Joseph Ratzinger denunció con necesaria frecuencia lo que llamó la «dictadura del relativismo», expresión de apariencia paradójica, pues ¿cómo podrá convertirse el relativismo una dictadura? Y, sin embargo, tiene toda la razón. El relativismo, que aparentemente debería conducir a posiciones débiles, no dogmáticas, puede convertirse en una férrea dictadura.
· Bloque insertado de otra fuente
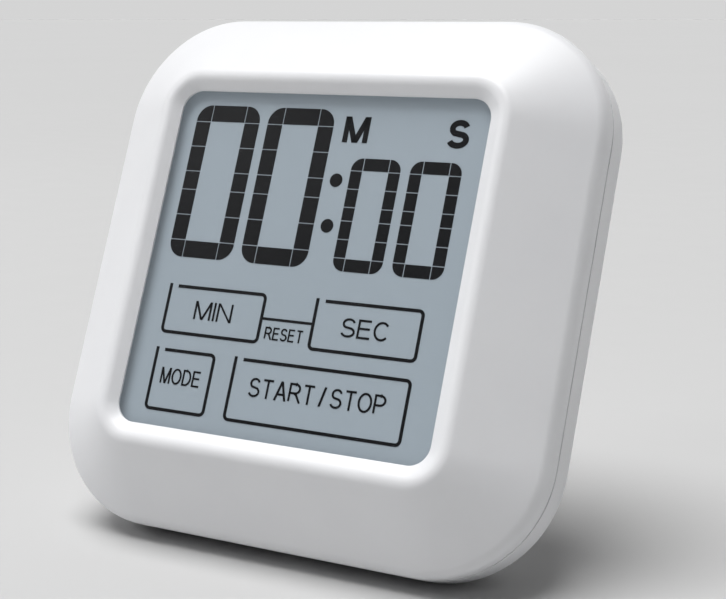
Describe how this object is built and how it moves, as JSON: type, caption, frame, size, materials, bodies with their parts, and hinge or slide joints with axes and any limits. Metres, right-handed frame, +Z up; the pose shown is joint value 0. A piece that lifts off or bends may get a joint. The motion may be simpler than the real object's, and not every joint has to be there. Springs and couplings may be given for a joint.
{
  "type": "touch-panel kitchen timer",
  "caption": "Square digital countdown timer with a touch display in a sloped white frame, leaning back on a folding leg, with a battery door and a magnetic back.",
  "frame": {"origin": "on the table, at the middle of the whole outline seen from above, with the leg open", "axes": "+X to the user's right, -Y towards the user, +Z up; the face looks towards -Y and leans back 23 degrees"},
  "size_m": [0.086, 0.0482, 0.0817],
  "materials": {
    "shell_white": "fine matte moulded ABS",
    "clear_cover": "clear polished cover panel",
    "dark_foam": "thin black adhesive foam",
    "sensor_film": "clear conductive film",
    "ribbon_amber": "polyimide ribbon",
    "lcd_glass": "display glass",
    "lcd_ink": "switched-on display segments",
    "lcd_reflector": "grey reflector film",
    "holder_white": "moulded frame",
    "zebra_rubber": "striped conductive rubber",
    "board_green": "solder mask",
    "chip_black": "epoxy",
    "plated_steel": "nickel-plated spring steel",
    "part_ceramic": "small surface-mount parts",
    "connector_ivory": "moulded connector",
    "switch_grey": "dark thumb pad",
    "buzzer_brass": "brass disc",
    "buzzer_ceramic": "silvered piezo ceramic",
    "lead_red": "insulated lead",
    "cell_sleeve": "plain printed cell sleeve",
    "magnet_nickel": "nickel-plated magnet",
    "screw_zinc": "zinc-plated steel"
  },
  "bodies": {
    "case": {"front_shell": "shell_white", "rear_shell": "shell_white", "cover_glass": "clear_cover", "lens_gasket": "dark_foam", "touch_film": "sensor_film", "touch_ribbon": "ribbon_amber", "lcd_front_glass": "lcd_glass", "lcd_rear_glass": "lcd_glass", "lcd_reflector": "lcd_reflector", "minute_tens_digit": "lcd_ink", "minute_units_digit": "lcd_ink", "second_tens_digit": "lcd_ink", "second_units_digit": "lcd_ink", "colon_dots": "lcd_ink", "key_outlines": "lcd_ink", "lcd_holder": "holder_white", "zebra_strip_upper": "zebra_rubber", "zebra_strip_lower": "zebra_rubber", "main_board": "board_green", "controller_blob": "chip_black", "touch_chip": "chip_black", "crystal": "plated_steel", "board_parts": "part_ceramic", "ribbon_connector": "connector_ivory", "switch_body": "plated_steel", "buzzer_plate": "buzzer_brass", "buzzer_ceramic": "buzzer_ceramic", "buzzer_leads": "lead_red", "battery_upper": "cell_sleeve", "battery_lower": "cell_sleeve", "positive_contact": "plated_steel", "negative_contact": "plated_steel", "negative_spring": "plated_steel", "bridge_contact": "plated_steel", "bridge_spring": "plated_steel", "battery_leads": "lead_red", "magnet_left": "magnet_nickel", "magnet_right": "magnet_nickel", "case_screws": "screw_zinc", "board_screws": "screw_zinc"},
    "leg": {"leg": "shell_white"},
    "door": {"battery_door": "shell_white"},
    "knob": {"switch_knob": "switch_grey"}
  },
  "joints": [
    {"name": "leg_hinge", "type": "hinge", "parent": "case", "child": "leg", "pos_m": [0, 0.00829, 0.04031], "axis": [1, 0, 0], "range_deg": [-38, 0]},
    {"name": "door_hinge", "type": "hinge", "parent": "case", "child": "door", "pos_m": [0, 0.0115, 0.04519], "axis": [-1, 0, 0], "range_deg": [0, 70]},
    {"name": "switch_slide", "type": "slide", "parent": "case", "child": "knob", "axis": [1, 0, 0], "range_m": [0, 0.004]}
  ]
}
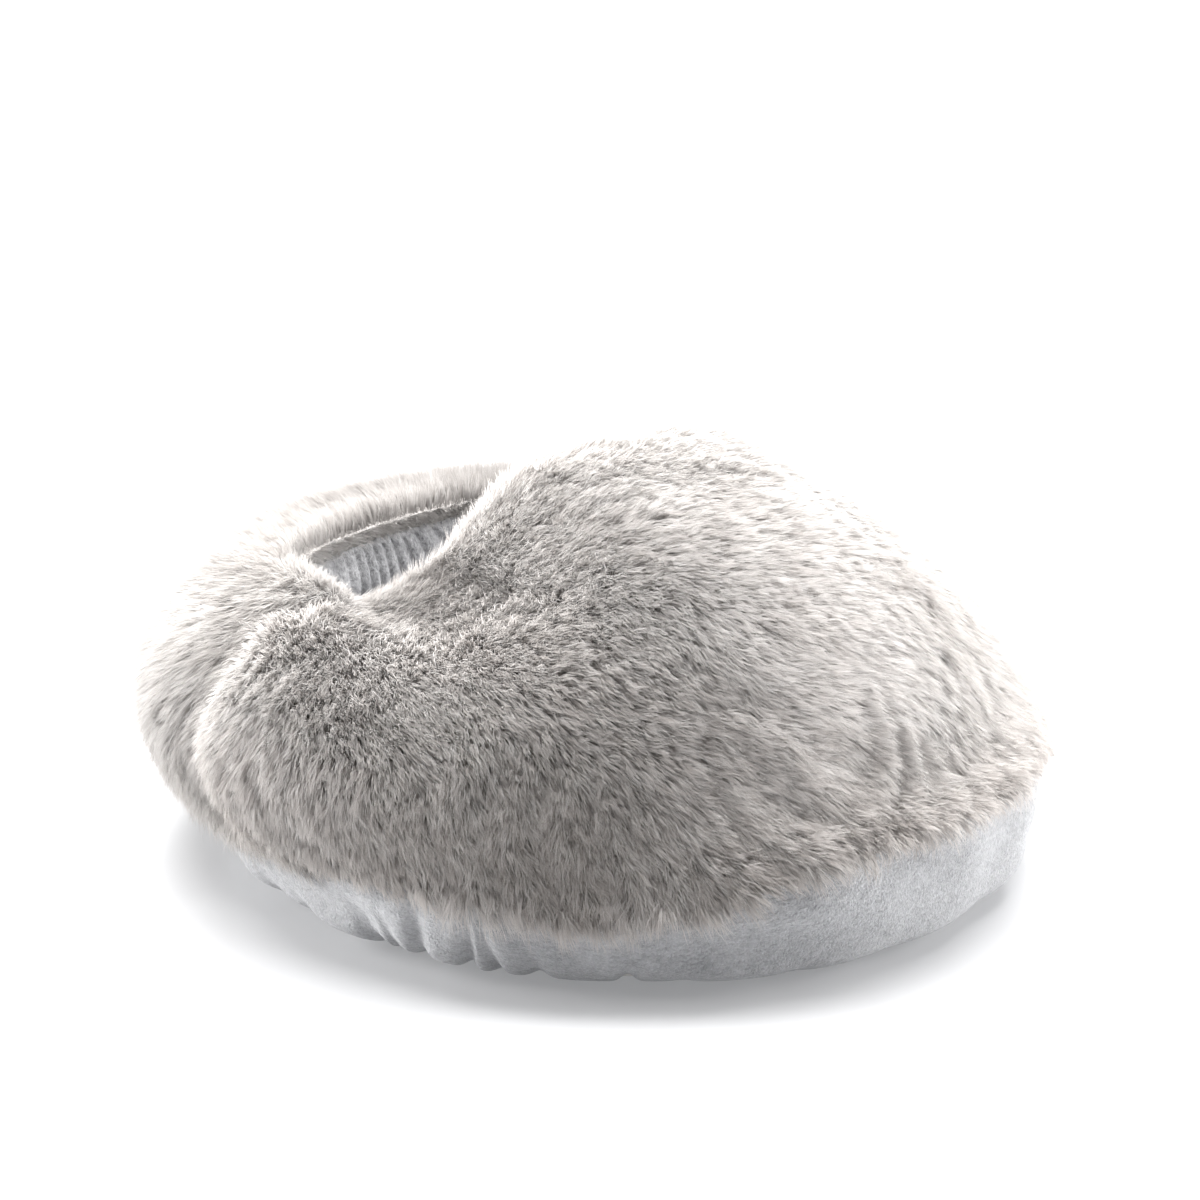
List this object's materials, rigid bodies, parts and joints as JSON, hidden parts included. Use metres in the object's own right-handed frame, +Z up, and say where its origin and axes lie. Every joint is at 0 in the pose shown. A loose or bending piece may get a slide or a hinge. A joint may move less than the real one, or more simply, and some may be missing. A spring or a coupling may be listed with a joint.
{
  "type": "electric_foot_warmer",
  "caption": "Electric foot warmer: a round plush slipper for both feet with a gathered fleece pocket, a velvet-sided foam base, a heating pad under the footbed and a mains inlet.",
  "frame": {"origin": "Centre of the bounding box in plan, on the floor that the sole rests on.", "axes": "+X across both feet towards the inlet, +Y towards the heels and the mouth, +Z up."},
  "size_m": [0.3472, 0.3795, 0.1684],
  "materials": {
    "plush": "long soft pile, light grey-beige",
    "fleece": "short coral pile, mid grey",
    "velvet": "short pile, light bluish grey",
    "wadding": "loose polyester wadding, off-white",
    "elastic": "woven elastic",
    "foam": "open-cell foam, pale yellow",
    "sole_cloth": "dark woven cloth with grip dots",
    "felt": "thin needled felt",
    "foil": "bright foil",
    "silicone": "smooth red sleeve",
    "phenolic": "black moulded case",
    "ceramic": "glazed, off-white",
    "lead_brown": "brown insulation",
    "lead_blue": "blue insulation",
    "black_plastic": "fine texture, near black",
    "grey_plastic": "plain, grey",
    "brass": "turned",
    "steel": "plated rivets"
  },
  "bodies": {
    "root": {"fur_hood": "plush", "fur_collar": "plush", "pocket_lining": "fleece", "footbed_lining": "fleece", "base_band": "velvet", "hood_wadding": "wadding", "collar_wadding": "wadding", "mouth_elastic": "elastic", "hem_elastic": "elastic", "foam_base": "foam", "sole_cloth": "sole_cloth", "heater_cover_top": "felt", "heater_cover_bottom": "felt", "reflector_foil": "foil", "heating_wire": "silicone", "thermostat": "phenolic", "thermal_fuse": "ceramic", "lead_live": "lead_brown", "lead_neutral": "lead_blue", "inlet_housing": "black_plastic", "inlet_clamp_plate": "grey_plastic", "inlet_pin_live": "brass", "inlet_pin_neutral": "brass", "clamp_rivet_front": "steel", "clamp_rivet_rear": "steel"}
  },
  "joints": []
}
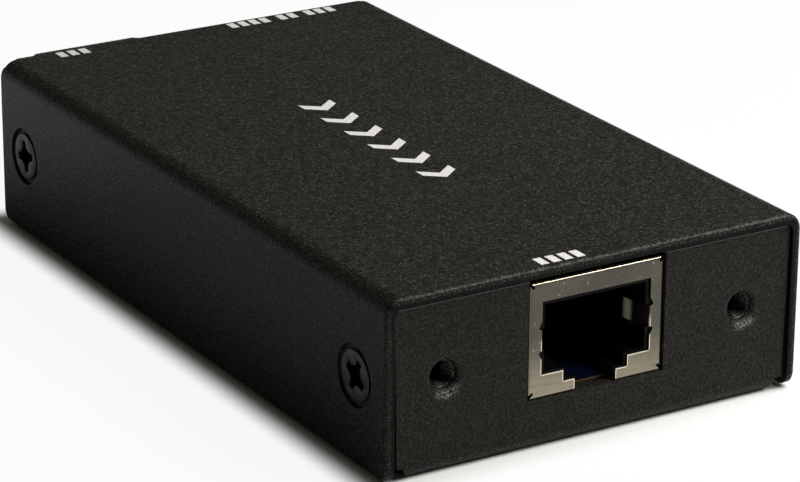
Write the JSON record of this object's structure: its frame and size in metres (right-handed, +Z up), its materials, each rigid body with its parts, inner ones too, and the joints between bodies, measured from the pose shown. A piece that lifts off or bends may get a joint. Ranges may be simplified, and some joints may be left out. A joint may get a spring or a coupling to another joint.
{
  "type": "kvm dongle",
  "caption": "Folded steel interface box with a shielded network jack between tapped jackscrew holes, and data and video sockets behind.",
  "frame": {"origin": "middle of the case's footprint on its standing face", "axes": "+X to the right and +Y to the rear seen from the network jack, +Z up through the cover"},
  "size_m": [0.0494, 0.0864, 0.0195],
  "materials": {
    "cover_coat": "fine textured black powder coat",
    "tray_coat": "fine textured black powder coat",
    "black_screw": "black oxide steel",
    "plated_shield": "nickel plated spring sheet",
    "black_moulding": "black glass-filled moulding",
    "gold_contact": "gold flashed contact",
    "board_mask": "green solder mask over glass epoxy",
    "zinc_steel": "zinc plated steel",
    "chip_package": "moulded epoxy package",
    "white_moulding": "natural nylon moulding",
    "crystal_can": "drawn steel can",
    "ferrite": "sintered ferrite",
    "capacitor_can": "drawn aluminium"
  },
  "bodies": {
    "root": {"top_cover": "cover_coat", "base_tray": "tray_coat", "cover_screw_1": "black_screw", "cover_screw_2": "black_screw", "cover_screw_3": "black_screw", "cover_screw_4": "black_screw", "standoff_1": "zinc_steel", "board_screw_1": "zinc_steel", "standoff_2": "zinc_steel", "board_screw_2": "zinc_steel", "standoff_3": "zinc_steel", "board_screw_3": "zinc_steel", "standoff_4": "zinc_steel", "board_screw_4": "zinc_steel", "circuit_board": "board_mask", "network_jack_shield": "plated_shield", "network_jack_housing": "black_moulding", "network_jack_contacts": "gold_contact", "data_socket_shell": "plated_shield", "data_socket_insert": "white_moulding", "data_socket_contacts": "gold_contact", "video_socket_shell": "plated_shield", "video_socket_insert": "black_moulding", "video_socket_contacts": "gold_contact", "line_transformer": "chip_package", "main_processor": "chip_package", "video_receiver": "chip_package", "line_equaliser": "chip_package", "memory_chip": "chip_package", "crystal_can": "crystal_can", "power_inductor": "ferrite", "voltage_regulator": "chip_package", "input_capacitor": "capacitor_can", "output_capacitor": "capacitor_can"}
  },
  "joints": []
}
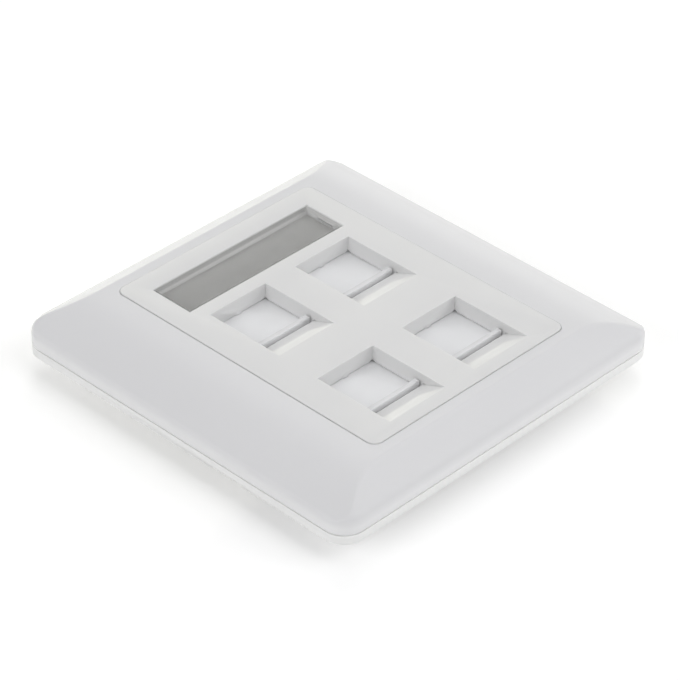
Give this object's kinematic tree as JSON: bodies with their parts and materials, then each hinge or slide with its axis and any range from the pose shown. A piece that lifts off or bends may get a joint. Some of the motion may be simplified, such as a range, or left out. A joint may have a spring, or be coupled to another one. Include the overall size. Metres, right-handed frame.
{
  "type": "keystone faceplate",
  "caption": "Square wall faceplate for keystone jacks, with a clip-on cover frame, a label window and spring-closed sliding dust shutters behind sloping ports.",
  "frame": {"origin": "centre of the back of the base flange, on the wall plane, midway between the two wall-box screws", "axes": "+Z out of the wall towards the user, +Y up towards the label window, +X to the right seen from the front"},
  "size_m": [0.086, 0.086, 0.015],
  "materials": {
    "panel": "fine satin moulded white plastic",
    "cover": "smooth glossy white plastic",
    "shutter": "smooth white plastic",
    "jack_frame": "plain moulded white plastic",
    "spring": "drawn spring wire",
    "card": "plain uncoated card",
    "window": "clear polished plastic"
  },
  "bodies": {
    "plate": {"base_plate": "panel", "cover_frame": "cover", "label_card": "card", "label_window": "window", "jack_frame_1": "jack_frame", "shutter_spring_1": "spring", "jack_frame_2": "jack_frame", "shutter_spring_2": "spring", "jack_frame_3": "jack_frame", "shutter_spring_3": "spring", "jack_frame_4": "jack_frame", "shutter_spring_4": "spring"},
    "shutter_1": {"shutter_1": "shutter"},
    "shutter_2": {"shutter_2": "shutter"},
    "shutter_3": {"shutter_3": "shutter"},
    "shutter_4": {"shutter_4": "shutter"}
  },
  "joints": [
    {"name": "shutter_slide_1", "type": "slide", "parent": "plate", "child": "shutter_1", "axis": [0, 1, 0], "range_m": [0, 0.01095], "stiffness_N_per_m": 30, "springref_m": -0.008, "deforming": ["shutter_spring_1"]},
    {"name": "shutter_slide_2", "type": "slide", "parent": "plate", "child": "shutter_2", "axis": [0, 1, 0], "range_m": [0, 0.01095], "stiffness_N_per_m": 30, "springref_m": -0.008, "deforming": ["shutter_spring_2"]},
    {"name": "shutter_slide_3", "type": "slide", "parent": "plate", "child": "shutter_3", "axis": [0, 1, 0], "range_m": [0, 0.01095], "stiffness_N_per_m": 30, "springref_m": -0.008, "deforming": ["shutter_spring_3"]},
    {"name": "shutter_slide_4", "type": "slide", "parent": "plate", "child": "shutter_4", "axis": [0, 1, 0], "range_m": [0, 0.01095], "stiffness_N_per_m": 30, "springref_m": -0.008, "deforming": ["shutter_spring_4"]}
  ]
}
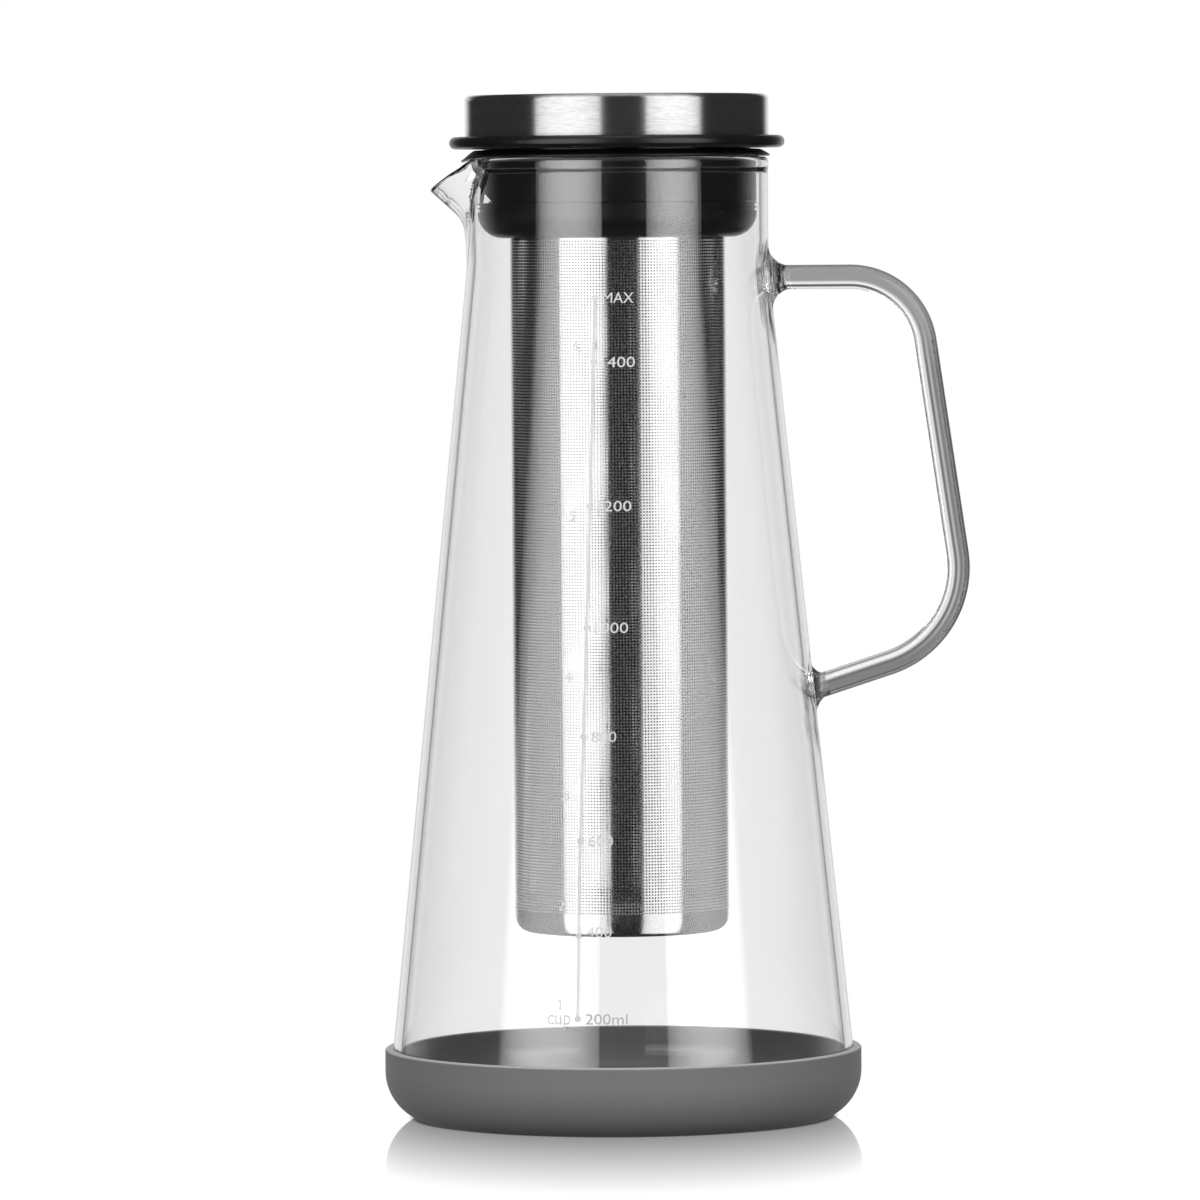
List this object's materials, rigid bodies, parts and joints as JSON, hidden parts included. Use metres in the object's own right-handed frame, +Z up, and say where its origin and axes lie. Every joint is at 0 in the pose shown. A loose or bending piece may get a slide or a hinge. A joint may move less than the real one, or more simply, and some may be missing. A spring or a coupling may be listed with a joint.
{
  "type": "cold brew coffee maker",
  "caption": "Conical glass jug with rod handle and pouring spout in a silicone base, with a lift-out fine steel filter and a steel-capped lid that lifts and turns.",
  "frame": {"origin": "centre of the silicone base's underside, on the jug's axis", "axes": "+Z up along the jug's axis, +X towards the handle, -X towards the pouring spout; the XZ plane mirrors the object"},
  "size_m": [0.1495, 0.1212, 0.2595],
  "materials": {
    "clear_glass": "clear borosilicate glass",
    "grey_silicone": "matte grey silicone",
    "black_silicone": "satin black silicone",
    "black_moulding": "satin black moulding",
    "etched_steel": "finely perforated stainless sheet",
    "plain_steel": "plain rolled stainless sheet",
    "brushed_cap_steel": "stainless sheet brushed round its axis"
  },
  "bodies": {
    "carafe": {"silicone_base": "grey_silicone", "glass_carafe": "clear_glass", "glass_handle": "clear_glass"},
    "filter": {"filter_tube": "etched_steel", "filter_bottom_cup": "plain_steel", "filter_top_ring": "plain_steel", "filter_collar": "black_silicone"},
    "gasket": {"rim_gasket": "black_silicone"},
    "lid": {"lid_plug": "black_moulding", "lid_core": "black_moulding", "drip_ring": "black_silicone", "lid_cap": "brushed_cap_steel"}
  },
  "joints": [
    {"name": "filter_lift", "type": "slide", "parent": "carafe", "child": "filter", "axis": [0, 0, 1], "range_m": [0, 0.205]},
    {"name": "lid_lift", "type": "slide", "parent": "filter", "child": "gasket", "axis": [0, 0, 1], "range_m": [0, 0.08]},
    {"name": "lid_turn", "type": "hinge", "parent": "gasket", "child": "lid", "pos_m": [0, 0, 0.2475], "axis": [0, 0, 1], "continuous": true}
  ]
}
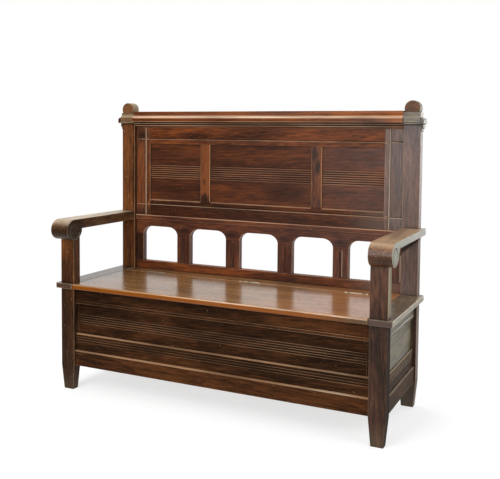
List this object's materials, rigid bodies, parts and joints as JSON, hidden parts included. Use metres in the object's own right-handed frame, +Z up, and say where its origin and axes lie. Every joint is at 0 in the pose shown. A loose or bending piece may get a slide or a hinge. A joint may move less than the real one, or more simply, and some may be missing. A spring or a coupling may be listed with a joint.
{
  "type": "settle bench",
  "caption": "Wooden hall settle with a storage box under a hinged seat lid, scroll arms, and a panelled back over an open arcade.",
  "frame": {"origin": "on the floor, under the middle of the bench's overall box", "axes": "+X along the seat, to the right as seen from the front, +Y from the front to the back, +Z up"},
  "size_m": [1.451, 0.497, 1.218],
  "materials": {
    "box_wood": "dark stained and waxed",
    "frame_wood": "red-brown stained and waxed",
    "panel_wood": "red-brown stained and waxed",
    "seat_wood": "worn and polished",
    "hinge_iron": "old bright iron"
  },
  "bodies": {
    "bench": {"arcade_head_rail": "frame_wood", "arcade_muntin_1": "frame_wood", "arcade_muntin_2": "frame_wood", "arcade_muntin_3": "frame_wood", "arcade_muntin_4": "frame_wood", "arcade_sill_rail": "frame_wood", "arcade_stile_left": "frame_wood", "arcade_stile_right": "frame_wood", "arm_left": "seat_wood", "arm_right": "seat_wood", "back_bottom_rail": "frame_wood", "back_muntin_left": "frame_wood", "back_muntin_right": "frame_wood", "back_panel_centre": "panel_wood", "back_panel_left": "panel_wood", "back_panel_right": "panel_wood", "back_post_left": "frame_wood", "back_post_right": "frame_wood", "back_stile_left": "frame_wood", "back_stile_right": "frame_wood", "back_top_rail": "frame_wood", "crest_rail": "frame_wood", "finial_left": "frame_wood", "finial_right": "frame_wood", "floor_board": "box_wood", "floor_cleat_front": "box_wood", "floor_cleat_rear": "box_wood", "front_bottom_rail": "box_wood", "front_mid_board": "box_wood", "front_panel": "box_wood", "front_post_left": "frame_wood", "front_post_right": "frame_wood", "front_top_rail": "box_wood", "hinge_fixed_1": "hinge_iron", "hinge_fixed_2": "hinge_iron", "hinge_fixed_3": "hinge_iron", "post_cap_left": "frame_wood", "post_cap_right": "frame_wood", "rear_lower_board": "box_wood", "rear_upper_board": "box_wood", "seat_back_strip": "seat_wood", "seat_end_left": "seat_wood", "seat_end_right": "seat_wood", "side_bottom_rail_left": "box_wood", "side_bottom_rail_right": "box_wood", "side_mid_board_left": "box_wood", "side_mid_board_right": "box_wood", "side_moulding_left": "frame_wood", "side_moulding_right": "frame_wood", "side_panel_left": "box_wood", "side_panel_right": "box_wood", "side_top_rail_left": "box_wood", "side_top_rail_right": "box_wood"},
    "lid": {"lid_board": "seat_wood", "lid_batten_left": "box_wood", "lid_batten_right": "box_wood", "hinge_moving_1": "hinge_iron", "hinge_moving_2": "hinge_iron", "hinge_moving_3": "hinge_iron"}
  },
  "joints": [
    {"name": "lid_hinge", "type": "hinge", "parent": "bench", "child": "lid", "pos_m": [0, 0.1465, 0.45], "axis": [-1, 0, 0], "range_deg": [0, 99]}
  ]
}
En definitiva, Dios es amor, pero también es razón. No hay incompatibilidad entre el corazón y la razón. La religión del Logos es también la religión del amor. Benedicto XVI ha sido un papa extraordinario que ha exhibido la humildad del verdadero sabio. Uno de los más grandes pensadores de nuestro tiempo no podía dejar de ser uno de los grandes pontífices de la historia de la Iglesia.